CF&I built an armoured, machine gun mounted car dubbed the ‘death special’ to intimidate the tent colonies. The strikers armed themselves in response. As tensions grew, skirmishes and gunfights became more and more common. Mother Jones, an Irish-born union activist, rallied public support and collected donations from across Colorado. Leading the Ludlow colony was 27-year-old Greek immigrant Louis Tikas.
The National Guard deployed in the strike’s sixth month to ease tensions, but the strikers refused to surrender their weapons. A force of 177 national guardsmen and company militia surrounded the Ludlow colony.
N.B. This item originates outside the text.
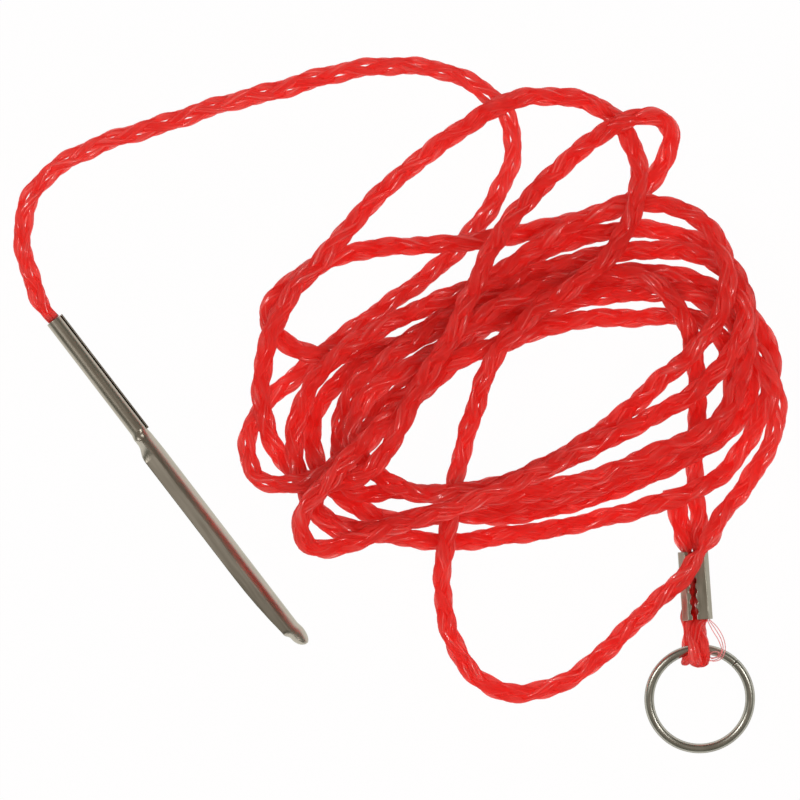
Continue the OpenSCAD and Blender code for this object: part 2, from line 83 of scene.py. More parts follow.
# Places of the needle's mouth, the eye and the ferrule
needle_axis = np.array([math.sin(NEEDLE_TURN), -math.cos(NEEDLE_TURN)])
lip_reach = SOCKET_OD / 2 - SHEET / 2 + WING_FLARE + WING_SHARE * SHEET / 2
mouth = np.array([-SPAN_X / 2 + SOCKET_OD / 2 * math.cos(NEEDLE_TURN),
                  SPAN_Y / 2 - lip_reach * math.sin(NEEDLE_TURN)])
loop_r = RING_WIRE / 2 + WIRE_GAP + EYE_THICKNESS / 2
hinge_z = loop_r + EYE_THICKNESS / 2
ring_r = (RING_OD - RING_WIRE) / 2
ring_tilt = math.asin((hinge_z - RING_WIRE / 2) / (2 * ring_r))
hinge = np.array([SPAN_X / 2 - RING_OD / 2, -SPAN_Y / 2 + 2 * ring_r * math.cos(ring_tilt) + RING_WIRE / 2])
eye_axis = np.array([-math.sin(EYE_TURN), math.cos(EYE_TURN)])
eye_side = np.array([math.cos(EYE_TURN), math.sin(EYE_TURN)])
strand_width = (FERRULE_WIDTH - 2 * FERRULE_WALL - 3 * CRIMP_GAP) / 2
strand_thickness = FERRULE_HEIGHT - 2 * FERRULE_WALL - 2 * CRIMP_GAP
strand_x = (CRIMP_GAP + strand_width) / 2
ferrule_z = FERRULE_HEIGHT / 2
ferrule_top = hinge + eye_axis * (EYE_LEG + FERRULE_LENGTH)
strand_end = ferrule_top + eye_side * strand_x

# Camera: straight down, as in the photograph, with a long lens
PIXEL_MM = 0.23
PICTURE_PIXELS = 800
ORIGIN_PIXEL_X = 401
ORIGIN_PIXEL_Y = 533.5
CAMERA_HEIGHT = 2.0
camera_data = bpy.data.cameras.new("camera")
camera = bpy.data.objects.new("camera", camera_data)
bpy.context.scene.collection.objects.link(camera)
bpy.context.scene.camera = camera
camera.location = ((PICTURE_PIXELS / 2 - ORIGIN_PIXEL_X) * PIXEL_MM * MM,
                   (ORIGIN_PIXEL_Y - PICTURE_PIXELS / 2) * PIXEL_MM * MM, CAMERA_HEIGHT)
camera_data.sensor_width = 36
camera_data.lens = camera_data.sensor_width * CAMERA_HEIGHT / (PICTURE_PIXELS * PIXEL_MM * MM)
camera_data.clip_start = 0.1
camera_data.clip_end = 20

# Cord route from the needle to the ferrule, as in part.scad: laying order, then points in plan
ROUTE = [
    (0, [mouth, mouth - needle_axis * STRAIGHT_RUN, (-86, 62), (-87, 70), (-84.5, 78.5), (-78.5, 84.5),
         (-69, 89.5), (-55, 94), (-41.5, 98.5), (-28, 102), (-14, 106), (-2.5, 107.5), (9, 106.5), (18, 102.5),
         (23, 98), (25.5, 92.5), (25.5, 86), (23, 79.5), (18.5, 72), (12.5, 65), (7, 60), (-4.5, 51.5),
         (-15, 44), (-25, 35.5), (-32, 29), (-35, 22.5), (-35, 17)]),
    (13, [(-33, 13), (-29, 11.5), (-24, 11.5), (-18.5, 13.5), (-13, 17.5), (-9.5, 24), (-5, 29), (0, 32.5),
          (6, 37.5), (11.5, 42.5), (17, 47.5)]),
    (7, [(26, 49), (34, 51.5), (42, 54), (50, 55), (60, 55.5), (67, 55), (71, 52.5)]),
    (8, [(75.5, 49), (80, 43.5), (84, 37.5)]),
    (16, [(86, 31), (86, 24.5), (83.5, 18.5), (79, 11), (73.5, 4), (68.5, -4.5), (64, -10.5), (57, -17),
          (50, -24), (43, -30.5), (36.5, -34.5), (29.5, -36.5), (22.5, -36), (16.5, -32), (12.5, -26),
          (10, -17.5), (9.5, -8.5), (10.5, -1.5)]),
    (18, [(11.5, 5.5), (12.5, 12), (14, 19), (16.5, 27.5), (19, 35.5), (21.5, 41), (24.5, 45), (28.5, 49),
          (33.5, 53), (39, 56.5), (44.5, 61), (49, 65.5), (52, 71), (54, 77)]),
    (4, [(54.5, 83.5), (53, 89.5), (49.5, 95), (43.5, 99), (35, 100.5), (27.5, 100), (21, 97.5), (15, 93.5),
         (9.5, 90), (4.5, 86), (-5, 78), (-9.5, 73), (-13.5, 68.5), (-19, 62), (-24, 56.5), (-28.5, 49),
         (-31, 42)]),
    (3, [(-32, 35.5), (-32, 30), (-31, 25), (-29, 20), (-26, 15.5), (-22.5, 13), (-18, 12.5)]),
    (5, [(-13, 16), (-6.5, 22), (0, 29), (6, 36.5), (12, 42.5), (18.5, 47), (27, 51), (37, 54.5), (47, 57.5),
         (57, 58), (66, 57), (73, 52.5), (78, 46), (80.5, 39), (80, 31), (76.5, 25), (69, 19.5), (57.5, 13.5),
         (46, 9), (34.5, 6), (23, 4), (11.5, 4.5), (4, 3.5), (-2.5, 3), (-7, 4.5), (-12, 7.5), (-16.5, 11.5)]),
    (10, [(-19.5, 17), (-20.5, 23.5), (-19.5, 28), (-16.5, 32.5), (-12, 37), (-4, 41.5), (5, 46.5), (12, 52),
          (18.5, 57), (27.5, 62), (36.5, 66.5), (46, 69), (55, 70), (64, 68.5), (71, 66), (76, 60.5),
          (79, 53.5), (79.5, 46), (78.5, 39), (76, 31), (71, 24.5), (57.5, 18.5), (46, 13.5), (34.5, 10.5),
          (23, 8.5), (11.5, 9.5), (4, 9.5), (-3, 10), (-8, 9), (-12, 10.5)]),
    (11, [(-14, 16), (-14, 23), (-13, 28.5), (-10.5, 34), (-5, 39), (2, 43.5), (9, 48), (18.5, 54), (25, 57),
          (33, 60.5), (43.5, 63.5), (55, 65), (66.5, 64.5), (73.5, 61), (77.5, 56), (78.5, 49.5), (76.5, 43)]),
    (20, [(72, 37), (68, 33), (64, 30.5), (55, 25.5), (46, 21), (34.5, 15.5), (23, 10.5), (11.5, 6),
          (6.5, 4.5), (0, 2.5), (-6, 0), (-12, -2)]),
    (21, [(-17.5, -3.5), (-21.5, -2), (-23, 1.5), (-22.5, 5), (-18.5, 10), (-14.5, 14.5), (-10, 19.5),
          (-5, 24.5), (0, 28.5), (5.5, 33), (9.5, 37)]),
    (17, [(13.5, 40), (18, 42), (23, 43.5), (28, 45.5), (36, 48)]),
    (9, [(45, 49.5), (55, 49.5), (65, 50), (69.5, 48.5), (73, 45.5), (75, 41), (76, 35), (75, 29), (71, 23.5),
         (57.5, 16), (46, 11), (34.5, 8), (23, 6), (11.5, 5.5)]),
    (14, [(4, 4), (-3, 1.5), (-9, 0.5), (-14.5, 1), (-19, 4.5), (-19.5, 9), (-16, 12)]),
    (16, [(-11, 12.5), (-7, 15)]),
    (22, [(-3, 19.5), (0.5, 26), (3, 31.5), (6, 37), (10, 42.5), (12.5, 47.5), (15, 53), (17.5, 58.5),
          (20, 64), (24, 70.5), (29, 76.5), (36.5, 84), (43.5, 90), (50, 94), (57, 96)]),
    (1, [(61, 94), (62, 89.5), (59.5, 84), (56, 79), (51, 75.5), (45, 73), (38, 71.5), (30, 69.5), (20, 67.5),
         (10, 66.5), (-0.5, 66), (-9.5, 65), (-18.5, 62), (-24, 58.5)]),
    (2, [(-29, 54), (-30.5, 50), (-28.5, 45.5), (-23, 42), (-15, 41)]),
    (6, [(-4.5, 42.5), (4.5, 45), (11, 48), (18.5, 51.5), (27, 56), (38, 59), (50, 60), (62, 59.5), (70.5, 57),
         (77, 52.5), (82, 47.5), (85, 41.5), (85, 35), (83, 28.5)]),
    (12, [(79, 20.5), (74.5, 14.5), (69.5, 11), (57.5, 6.5), (46, 3.5), (34.5, 1), (23, -0.5), (11.5, -2),
          (2, -1), (-7, 0.5), (-14.5, 2), (-20, 6), (-23, 12.5), (-24.5, 19), (-24, 25.5), (-22, 31.5),
          (-18, 37.5), (-12, 43), (-5, 47), (3, 51), (11, 54.5), (18.5, 57.5), (26.5, 62.5), (33, 67),
          (39.5, 71), (46, 74), (53, 76), (60, 75.5), (66, 73.5), (70.5, 70), (73.5, 65), (74.5, 58.5),
          (74, 53)]),
    (19, [(71.5, 48), (65.5, 40.5), (59.5, 35.5), (55, 31), (46, 23.5), (34.5, 16.5), (23, 11.5), (14, 10),
          (7, 9)]),
    (15, [(0, 10.5), (-5, 13.5), (-9, 17.5), (-11.5, 22), (-10.5, 27), (-7.5, 31.5), (-3, 35.5), (4, 39.5),
          (11, 44), (18.5, 50), (27, 54.5), (36.5, 58), (45, 59.5), (54, 59), (60, 56), (64, 50.5), (66.5, 44),
          (67.5, 37.5)]),
    (3, [(68, 30), (67.5, 21), (67.5, 11), (68.5, 3), strand_end + eye_axis * STRAIGHT_RUN, strand_end]),
]
TAIL = [(-2.5, 5.5), (-3.5, 10), (-4.5, 14.5)]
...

After an accidental gunshot, the two sides opened fire. Though fewer in number, the national guard were better armed, with Springfield rifles and two machine guns. Five miners, including Tikas, and one guard, were shot dead while 13 women and children suffocated to death as they hid from the gunfire. The tent colony was now a smoking ruin.

Fighting continued for the next ten days, as strikers across southern Colorado sought revenge. The press aroused public outrage against CF&I for the deaths of women and children.
By mid-1914, the coal companies had enough strikebreakers to resume mining. By 1915, the UMWA finally went bankrupt and ended subsidies to its members.
Although the strike failed, the coal company’s response raised public awareness of the working conditions in American coal mines. In response, Congress approved the 1915 Mining Act that laid the foundations for the USA’s eight-hour workday, child labour laws and the New Deal. In 1918, the UMWA erected a monument outside Ludlow to commemorate the strike. By the 1950s ,most of the old mining communities were ghost towns.